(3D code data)
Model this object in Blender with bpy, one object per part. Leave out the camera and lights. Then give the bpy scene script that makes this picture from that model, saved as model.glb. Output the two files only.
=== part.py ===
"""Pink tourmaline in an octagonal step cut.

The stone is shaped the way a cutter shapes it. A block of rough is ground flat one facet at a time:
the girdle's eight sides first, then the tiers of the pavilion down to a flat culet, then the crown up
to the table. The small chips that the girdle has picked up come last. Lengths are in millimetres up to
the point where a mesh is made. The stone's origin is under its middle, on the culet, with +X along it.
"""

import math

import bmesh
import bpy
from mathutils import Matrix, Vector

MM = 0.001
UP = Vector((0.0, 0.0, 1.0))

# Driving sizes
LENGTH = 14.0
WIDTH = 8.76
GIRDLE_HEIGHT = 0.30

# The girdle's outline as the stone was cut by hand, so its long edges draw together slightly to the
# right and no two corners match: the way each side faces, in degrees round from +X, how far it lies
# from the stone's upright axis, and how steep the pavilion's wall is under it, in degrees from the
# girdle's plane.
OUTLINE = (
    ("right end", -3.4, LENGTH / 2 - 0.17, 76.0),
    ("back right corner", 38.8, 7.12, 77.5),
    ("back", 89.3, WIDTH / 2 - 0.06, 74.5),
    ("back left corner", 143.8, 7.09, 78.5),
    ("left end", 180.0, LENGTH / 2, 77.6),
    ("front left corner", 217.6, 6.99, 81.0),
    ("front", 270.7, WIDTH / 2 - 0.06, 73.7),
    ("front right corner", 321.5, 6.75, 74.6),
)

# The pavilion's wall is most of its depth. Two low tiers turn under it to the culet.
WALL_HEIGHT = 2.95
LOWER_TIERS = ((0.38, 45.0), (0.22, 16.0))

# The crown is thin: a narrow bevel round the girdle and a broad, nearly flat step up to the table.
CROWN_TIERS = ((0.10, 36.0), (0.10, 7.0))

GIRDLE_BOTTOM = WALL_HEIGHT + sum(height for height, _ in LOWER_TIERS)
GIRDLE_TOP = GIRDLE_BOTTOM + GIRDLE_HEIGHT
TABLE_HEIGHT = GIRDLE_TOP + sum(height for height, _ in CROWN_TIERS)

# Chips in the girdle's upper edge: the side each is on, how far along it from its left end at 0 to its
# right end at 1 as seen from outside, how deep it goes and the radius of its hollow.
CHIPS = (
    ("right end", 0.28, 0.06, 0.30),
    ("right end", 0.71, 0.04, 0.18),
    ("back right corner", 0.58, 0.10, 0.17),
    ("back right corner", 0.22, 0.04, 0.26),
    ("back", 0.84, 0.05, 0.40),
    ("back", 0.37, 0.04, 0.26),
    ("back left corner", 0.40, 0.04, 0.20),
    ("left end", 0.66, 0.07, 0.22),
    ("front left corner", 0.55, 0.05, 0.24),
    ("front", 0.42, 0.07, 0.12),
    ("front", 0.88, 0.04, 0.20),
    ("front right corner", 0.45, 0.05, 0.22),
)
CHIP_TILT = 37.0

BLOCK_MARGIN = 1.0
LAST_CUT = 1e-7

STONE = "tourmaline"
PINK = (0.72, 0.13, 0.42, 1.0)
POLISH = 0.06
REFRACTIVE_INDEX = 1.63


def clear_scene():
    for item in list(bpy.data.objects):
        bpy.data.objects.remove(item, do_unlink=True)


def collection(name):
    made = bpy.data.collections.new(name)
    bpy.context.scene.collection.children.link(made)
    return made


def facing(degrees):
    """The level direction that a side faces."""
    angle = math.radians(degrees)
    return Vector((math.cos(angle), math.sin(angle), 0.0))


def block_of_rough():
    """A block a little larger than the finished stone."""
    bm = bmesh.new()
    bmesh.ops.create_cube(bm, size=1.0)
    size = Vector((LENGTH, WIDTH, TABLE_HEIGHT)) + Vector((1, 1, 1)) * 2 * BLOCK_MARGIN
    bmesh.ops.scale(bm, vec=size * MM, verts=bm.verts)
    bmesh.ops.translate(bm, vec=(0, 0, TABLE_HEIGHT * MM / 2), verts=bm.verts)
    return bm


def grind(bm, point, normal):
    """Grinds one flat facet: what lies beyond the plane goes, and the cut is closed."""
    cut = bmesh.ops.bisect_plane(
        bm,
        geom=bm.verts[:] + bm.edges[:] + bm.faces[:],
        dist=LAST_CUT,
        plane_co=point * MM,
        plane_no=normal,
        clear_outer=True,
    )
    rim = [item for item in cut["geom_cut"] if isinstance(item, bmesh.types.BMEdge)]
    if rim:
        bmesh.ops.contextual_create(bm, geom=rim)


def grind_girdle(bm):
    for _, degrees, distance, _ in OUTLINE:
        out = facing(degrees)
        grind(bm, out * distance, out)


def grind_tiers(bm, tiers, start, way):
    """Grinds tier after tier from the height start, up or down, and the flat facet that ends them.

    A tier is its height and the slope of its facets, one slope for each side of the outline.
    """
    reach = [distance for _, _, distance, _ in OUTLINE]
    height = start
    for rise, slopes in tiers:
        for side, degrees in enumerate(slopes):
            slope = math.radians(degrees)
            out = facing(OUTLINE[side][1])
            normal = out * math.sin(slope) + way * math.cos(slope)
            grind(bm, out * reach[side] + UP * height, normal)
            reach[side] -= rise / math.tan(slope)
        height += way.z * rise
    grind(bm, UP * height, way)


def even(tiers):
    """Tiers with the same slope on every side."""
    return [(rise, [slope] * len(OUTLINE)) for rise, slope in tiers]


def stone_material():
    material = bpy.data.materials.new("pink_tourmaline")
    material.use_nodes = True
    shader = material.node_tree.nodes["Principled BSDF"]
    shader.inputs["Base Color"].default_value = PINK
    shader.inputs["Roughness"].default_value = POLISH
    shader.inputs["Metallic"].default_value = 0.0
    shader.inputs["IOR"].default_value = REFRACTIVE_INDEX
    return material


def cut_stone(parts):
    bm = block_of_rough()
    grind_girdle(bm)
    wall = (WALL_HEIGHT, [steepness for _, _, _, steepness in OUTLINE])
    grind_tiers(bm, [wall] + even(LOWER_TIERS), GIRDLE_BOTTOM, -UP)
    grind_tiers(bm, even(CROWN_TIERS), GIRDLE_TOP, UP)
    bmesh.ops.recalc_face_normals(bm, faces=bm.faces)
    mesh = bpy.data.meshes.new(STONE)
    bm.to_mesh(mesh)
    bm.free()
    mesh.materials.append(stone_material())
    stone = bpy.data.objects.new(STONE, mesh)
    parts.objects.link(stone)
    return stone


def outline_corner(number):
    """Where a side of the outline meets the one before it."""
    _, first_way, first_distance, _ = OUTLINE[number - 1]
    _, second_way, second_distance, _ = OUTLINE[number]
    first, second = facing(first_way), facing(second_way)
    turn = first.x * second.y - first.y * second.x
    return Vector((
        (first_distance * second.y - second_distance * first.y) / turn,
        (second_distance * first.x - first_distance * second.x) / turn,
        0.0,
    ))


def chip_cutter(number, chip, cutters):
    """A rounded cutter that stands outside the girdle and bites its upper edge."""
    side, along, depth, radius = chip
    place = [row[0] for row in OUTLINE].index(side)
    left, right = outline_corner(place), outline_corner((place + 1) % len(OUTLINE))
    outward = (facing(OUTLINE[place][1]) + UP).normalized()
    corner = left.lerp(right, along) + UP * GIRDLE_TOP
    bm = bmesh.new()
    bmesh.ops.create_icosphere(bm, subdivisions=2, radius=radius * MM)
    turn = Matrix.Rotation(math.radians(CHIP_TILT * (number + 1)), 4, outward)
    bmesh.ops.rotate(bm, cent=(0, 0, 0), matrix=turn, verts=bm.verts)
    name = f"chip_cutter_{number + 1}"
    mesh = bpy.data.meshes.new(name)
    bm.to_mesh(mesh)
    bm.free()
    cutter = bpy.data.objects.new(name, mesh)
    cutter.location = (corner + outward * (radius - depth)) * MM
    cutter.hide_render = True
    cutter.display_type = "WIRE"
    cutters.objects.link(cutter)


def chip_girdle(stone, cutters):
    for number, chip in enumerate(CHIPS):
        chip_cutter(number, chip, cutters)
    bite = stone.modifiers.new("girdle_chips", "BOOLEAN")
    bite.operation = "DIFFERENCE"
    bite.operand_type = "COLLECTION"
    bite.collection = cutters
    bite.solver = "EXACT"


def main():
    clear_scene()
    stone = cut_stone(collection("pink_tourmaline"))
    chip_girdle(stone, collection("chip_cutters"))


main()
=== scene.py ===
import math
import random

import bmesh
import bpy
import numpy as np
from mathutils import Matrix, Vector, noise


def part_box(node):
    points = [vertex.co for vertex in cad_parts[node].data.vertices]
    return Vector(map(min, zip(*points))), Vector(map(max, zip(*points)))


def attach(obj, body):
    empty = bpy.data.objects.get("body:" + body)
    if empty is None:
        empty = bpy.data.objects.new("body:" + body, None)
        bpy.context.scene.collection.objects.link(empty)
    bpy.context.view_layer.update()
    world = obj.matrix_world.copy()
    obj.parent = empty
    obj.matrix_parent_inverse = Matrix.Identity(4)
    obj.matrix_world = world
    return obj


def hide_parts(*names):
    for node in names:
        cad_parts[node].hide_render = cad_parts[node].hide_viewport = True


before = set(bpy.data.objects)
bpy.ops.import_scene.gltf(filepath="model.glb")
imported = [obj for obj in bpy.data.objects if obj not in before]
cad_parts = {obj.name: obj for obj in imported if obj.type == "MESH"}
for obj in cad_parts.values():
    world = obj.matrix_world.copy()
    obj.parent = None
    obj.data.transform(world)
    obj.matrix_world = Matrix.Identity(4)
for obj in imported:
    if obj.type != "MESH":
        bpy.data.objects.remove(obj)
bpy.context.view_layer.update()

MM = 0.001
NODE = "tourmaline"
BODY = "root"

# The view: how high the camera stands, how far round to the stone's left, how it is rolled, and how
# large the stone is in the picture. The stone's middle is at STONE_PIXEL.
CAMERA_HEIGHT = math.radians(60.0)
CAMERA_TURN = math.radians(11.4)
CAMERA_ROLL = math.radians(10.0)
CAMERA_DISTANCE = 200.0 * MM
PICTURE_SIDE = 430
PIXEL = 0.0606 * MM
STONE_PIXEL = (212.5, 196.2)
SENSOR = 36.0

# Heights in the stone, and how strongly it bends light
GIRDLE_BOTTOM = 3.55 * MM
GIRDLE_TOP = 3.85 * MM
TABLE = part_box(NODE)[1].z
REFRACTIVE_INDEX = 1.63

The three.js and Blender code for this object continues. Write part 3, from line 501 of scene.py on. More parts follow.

Exercise brief - Transcribe the lines above from the one with "cutter = bpy.data.objects.new(name, mesh)" through the one with "before = set(bpy.data.objects)". Include both ends and leave out every other line.

The answer -
    cutter = bpy.data.objects.new(name, mesh)
    cutter.location = (corner + outward * (radius - depth)) * MM
    cutter.hide_render = True
    cutter.display_type = "WIRE"
    cutters.objects.link(cutter)


def chip_girdle(stone, cutters):
    for number, chip in enumerate(CHIPS):
        chip_cutter(number, chip, cutters)
    bite = stone.modifiers.new("girdle_chips", "BOOLEAN")
    bite.operation = "DIFFERENCE"
    bite.operand_type = "COLLECTION"
    bite.collection = cutters
    bite.solver = "EXACT"


def main():
    clear_scene()
    stone = cut_stone(collection("pink_tourmaline"))
    chip_girdle(stone, collection("chip_cutters"))


main()
=== scene.py ===
import math
import random

import bmesh
import bpy
import numpy as np
from mathutils import Matrix, Vector, noise


def part_box(node):
    points = [vertex.co for vertex in cad_parts[node].data.vertices]
    return Vector(map(min, zip(*points))), Vector(map(max, zip(*points)))


def attach(obj, body):
    empty = bpy.data.objects.get("body:" + body)
    if empty is None:
        empty = bpy.data.objects.new("body:" + body, None)
        bpy.context.scene.collection.objects.link(empty)
    bpy.context.view_layer.update()
    world = obj.matrix_world.copy()
    obj.parent = empty
    obj.matrix_parent_inverse = Matrix.Identity(4)
    obj.matrix_world = world
    return obj


def hide_parts(*names):
    for node in names:
        cad_parts[node].hide_render = cad_parts[node].hide_viewport = True


before = set(bpy.data.objects)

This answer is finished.